The sole candidate during the ninth cycle, Ram Chandra Poudel of the Nepali Congress Party, managed to get only 105 votes, far from securing a majority in 601 member parliament. He has vowed not to withdraw his candidacy. The tenth cycle of elections will be held later this month.
This state of leadership vacuum and lack of direction in government is negatively affecting Nepal's already weak economy and also impeding constitution writing process. Even at the lowest level governance is broken, Martin Searle at Policy Innovations notes that:
“Nepal has had six constitutions over the last six decades. Its latest attempt to reconstitute itself follows a civil war that lasted from 1996 to 2006 between the Maoists and the state. During this time, the Maoists took over effective control of vast swaths of the country, expelling the state and administering government themselves. Despite the end of hostilities and entry of the Maoists into mainstream politics in the 2008 election (in which they gained an overwhelming majority), the ineffectiveness of the state is still manifested in many areas.

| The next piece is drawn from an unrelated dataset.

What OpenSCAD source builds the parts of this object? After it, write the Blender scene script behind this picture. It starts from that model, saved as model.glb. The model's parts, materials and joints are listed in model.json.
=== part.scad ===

The UN's chosen proxy for state reach—the presence of Village Development Committee (VDC) secretaries—shows that as of December 2009 only 42 percent of VDCs have a full-time VDC secretary present in the duty station, and 39 percent of VDC secretaries are either partially present or providing services from district headquarters. “
From the outside it seems like Nepal's chaos is getting out of hand. But not every one is alarmed by the slow disintegration of governance in the country. Eurasia Review, commenting on the latest report from the International Crisis Group, says that Nepal is “in the midst of a complex rite of passage”:
“Nepal’s transition from war to peace appears chaotic. But the country is not in chaos; its transition may be messy and confusing but it is not anarchic. There is an order within the political change and the resilience of Nepal’s political processes acts against fundamental transformations.
“The shift from war to peace was rapid and remains incomplete”, says Jacob Rinck, Crisis Group’s South Asia Analyst. “But the peace process is much stronger than it often seems”.”
Rajan Koirala at Prout Journal, however, disagrees that Nepal's transition is on track. He notes that the country's ambitious “Visit Nepal 2011″ program which aims to boost Nepal's image as an ultimate travel destination around the world, is seriously falling behind because of the leadership vacuum at the highest level of the government.
Frustration among the public is understandable, but in all honesty, a Prime Minister is not going to be the magical fix Nepal has been hoping for. Anup Kaphle at Pulitzer Center for Crisis Reporting notes the reality,
“But even if Nepal succeeds in electing a new prime minister tomorrow, he will confront the challenge of rallying a country in a serious political deadlock. Add to that the integration and rehabilitation of some 19,600 former Maoist combatants who are now living inside cantonments throughout the country, among the most daunting tasks Nepal has faced since the war ended in 2006.”
After three months of confusion and lack of direction, you cannot blame the people who are hoping for a fix-it-all leader, they are just being honest.